Summer vacation finds teachers exploring fisheries, geology, and maritime history (Part 3)
Lake Huron educators experience Great Lakes fisheries, shipwrecks, and ancient ocean fossils offering opportunities to promote inquiry, science, and stewardship learning with their students.
September 2, 2014 - Author: Brandon Schroeder, Michigan State University Extension, Michigan Sea Grant, Tracy D’Augustino, Michigan State University Extension, and Steve Stewart, Michigan State University Extension, Michigan Sea Grant
Great Lakes fish, Lake Huron shipwrecks, and ancient ocean fossils—all great excuses to get excited about learning, engage in environmental stewardship projects with your community, and explore careers in Great Lakes science. These are some of the things that twenty teachers participating in the 2014 Lake Huron Place-Based Education Teacher Institute experienced this summer in northeast Michigan, and now hope to share with their students in the new school year.
Science learning, place-based education, and enthusiastic educators equal an invaluable opportunity to promote, through student learning, Great Lakes literacy—a better understanding of the Great Lakes and our interconnections with these water resources. Teachers participating from across the Lake Huron watershed, representing the Northeast Michigan Great Lakes Stewardship Initiative (NEMIGLSI) and Southeast Michigan Stewardship Coalition (SEMIS) networks, spent a portion of this experience exploring a variety of Great Lakes topics alongside science researchers and experts. Highlighting areas of learning teachers were able to dive into:
- Shipwrecks and Maritime Heritage: Research and education experts from the NOAA Thunder Bay National Marine Sanctuary helped teachers dive into maritime heritage. Exploring marine archeology, teachers learned how researchers study history through underwater shipwrecks. They also gained educational information, resources, and activities that they can share.
- Great Lakes Fisheries: Teachers explored the changing ecosystem of Lake Huron with fisheries scientists from U.S. Fish and Wildlife Service and Michigan Sea Grant. Teachers learned about Great Lakes fish species, food webs, diverse fishing values, and how these are affected by issues of water quality, habitat change, and invasive species. Teachers were introduced to fisheries sampling gear, and applied science and math to identify and measure fish, sort larval fish, and age fish using fish scales and otoliths (the ‘ear bone’ found inside fish heads).
- Geology: An evening at the Besser Museum for Northeast Michigan offered a dinner discussion around community partnerships in place-based education. It was also a chance for teachers to learn about geology of Michigan, hunt for fossils of ancient Devonian sea life, and experience how a team of Alpena Elementary students contributed to the fossil park exhibit at the museum.
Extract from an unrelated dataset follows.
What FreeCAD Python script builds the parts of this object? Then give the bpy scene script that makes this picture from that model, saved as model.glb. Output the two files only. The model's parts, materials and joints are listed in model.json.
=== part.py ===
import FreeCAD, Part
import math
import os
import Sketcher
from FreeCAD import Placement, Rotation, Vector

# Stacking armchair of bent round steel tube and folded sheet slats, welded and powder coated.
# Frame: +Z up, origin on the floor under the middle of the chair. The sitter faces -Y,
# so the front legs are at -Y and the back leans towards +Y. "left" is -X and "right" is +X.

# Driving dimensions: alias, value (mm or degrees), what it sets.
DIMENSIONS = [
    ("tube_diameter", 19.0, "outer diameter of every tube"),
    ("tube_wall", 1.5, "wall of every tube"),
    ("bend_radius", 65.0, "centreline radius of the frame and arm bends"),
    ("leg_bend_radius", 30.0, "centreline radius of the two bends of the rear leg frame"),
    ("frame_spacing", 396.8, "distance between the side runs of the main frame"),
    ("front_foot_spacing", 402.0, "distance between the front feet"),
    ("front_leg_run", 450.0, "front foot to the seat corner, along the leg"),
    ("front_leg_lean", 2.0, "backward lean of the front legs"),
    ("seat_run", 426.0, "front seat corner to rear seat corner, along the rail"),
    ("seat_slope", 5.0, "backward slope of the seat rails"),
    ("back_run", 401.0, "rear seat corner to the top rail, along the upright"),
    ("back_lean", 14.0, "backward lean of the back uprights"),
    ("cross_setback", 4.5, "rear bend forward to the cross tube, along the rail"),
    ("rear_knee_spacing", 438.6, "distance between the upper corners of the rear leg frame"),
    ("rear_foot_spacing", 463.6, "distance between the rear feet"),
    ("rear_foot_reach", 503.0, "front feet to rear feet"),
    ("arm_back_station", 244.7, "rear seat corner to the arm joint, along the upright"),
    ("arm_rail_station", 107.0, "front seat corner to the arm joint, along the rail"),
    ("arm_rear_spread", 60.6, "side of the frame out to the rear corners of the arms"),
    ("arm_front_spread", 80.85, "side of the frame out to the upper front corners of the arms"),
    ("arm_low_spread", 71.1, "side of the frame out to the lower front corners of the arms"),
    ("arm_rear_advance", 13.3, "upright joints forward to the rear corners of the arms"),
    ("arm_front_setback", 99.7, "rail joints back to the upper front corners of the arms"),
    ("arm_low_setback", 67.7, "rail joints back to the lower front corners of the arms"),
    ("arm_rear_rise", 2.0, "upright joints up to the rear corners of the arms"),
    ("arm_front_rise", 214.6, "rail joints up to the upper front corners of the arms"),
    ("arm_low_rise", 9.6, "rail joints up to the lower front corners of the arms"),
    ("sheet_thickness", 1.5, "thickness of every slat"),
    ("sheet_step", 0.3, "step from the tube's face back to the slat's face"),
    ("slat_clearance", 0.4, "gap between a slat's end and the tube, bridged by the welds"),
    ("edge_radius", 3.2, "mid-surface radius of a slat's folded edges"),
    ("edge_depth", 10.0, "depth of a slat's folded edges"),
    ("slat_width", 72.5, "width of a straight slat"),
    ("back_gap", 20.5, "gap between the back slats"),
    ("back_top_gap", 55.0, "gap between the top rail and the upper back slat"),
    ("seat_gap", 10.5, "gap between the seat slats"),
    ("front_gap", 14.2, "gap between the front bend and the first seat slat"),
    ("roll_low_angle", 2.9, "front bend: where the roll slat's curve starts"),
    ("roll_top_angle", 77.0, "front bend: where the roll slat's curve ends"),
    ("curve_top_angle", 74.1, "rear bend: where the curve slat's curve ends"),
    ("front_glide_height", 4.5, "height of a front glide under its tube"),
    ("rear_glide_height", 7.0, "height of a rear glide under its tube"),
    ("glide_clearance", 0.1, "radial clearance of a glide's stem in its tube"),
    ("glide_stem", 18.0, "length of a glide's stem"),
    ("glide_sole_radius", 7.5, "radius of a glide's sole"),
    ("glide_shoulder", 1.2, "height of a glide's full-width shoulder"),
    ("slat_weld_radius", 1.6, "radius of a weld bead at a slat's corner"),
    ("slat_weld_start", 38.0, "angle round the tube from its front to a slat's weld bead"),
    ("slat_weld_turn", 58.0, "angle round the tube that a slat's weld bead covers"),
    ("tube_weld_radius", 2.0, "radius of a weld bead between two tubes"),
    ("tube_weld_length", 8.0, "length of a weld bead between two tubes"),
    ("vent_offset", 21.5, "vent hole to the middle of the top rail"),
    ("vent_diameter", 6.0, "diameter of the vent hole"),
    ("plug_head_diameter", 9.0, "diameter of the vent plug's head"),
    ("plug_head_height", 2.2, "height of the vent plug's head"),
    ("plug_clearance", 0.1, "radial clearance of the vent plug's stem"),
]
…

As schools prepare to open their doors on a new year, these teachers are equipped to integrate Great Lakes literacy learning principles through place-based education experiences with their students. For example, one teacher, John Caplis of Alpena High School, will use this experience to add-value to his Shipwreck Alley course, an earth science class that centers on the Great Lakes and the NOAA Thunder Bay National Marine Sanctuary. This year, his students will work with Michigan Sea Grant to learn about Great Lakes fisheries. Then, partnering with the Besser Museum for Northeast Michigan, students will interview commercial fisherman to promote the commercial fishing heritage of the region and contribute to an educational exhibit interpreting the historic gill net fishing tug, Kathryn V.
Caplis reflected on his workshop experience, appreciating how Great Lakes researchers, passionate about their careers and fields of study, can use any topic to teach any skill or curricular topic—from science and math to history and writing. Collectively, teachers valued the connections with Great Lakes scientists, enhancing their ideas toward place-based education in the following ways:
- Value in field trips and site visits – getting into the heart of the project in the field with resource experts and the community.
- Having fun, while making a difference – stewardship can be hands-on and fun while meaningful in the contributions to the local community.
- The community reflects a wealth of experts and resources available to educators – facilitate student connections with Great Lakes and natural resources professionals passionate about their work. Providing a great opportunity for students to identify conservation issues and potential projects, learn about careers, and accomplish learning objectives.
- Give students a voice in their learning – engage students in the process of bringing place-based education alive through community connections. Foster a meaningful experience involving students in the process of identifying environmental issues, community opportunities and new place-based stewardship education projects to which they can contribute.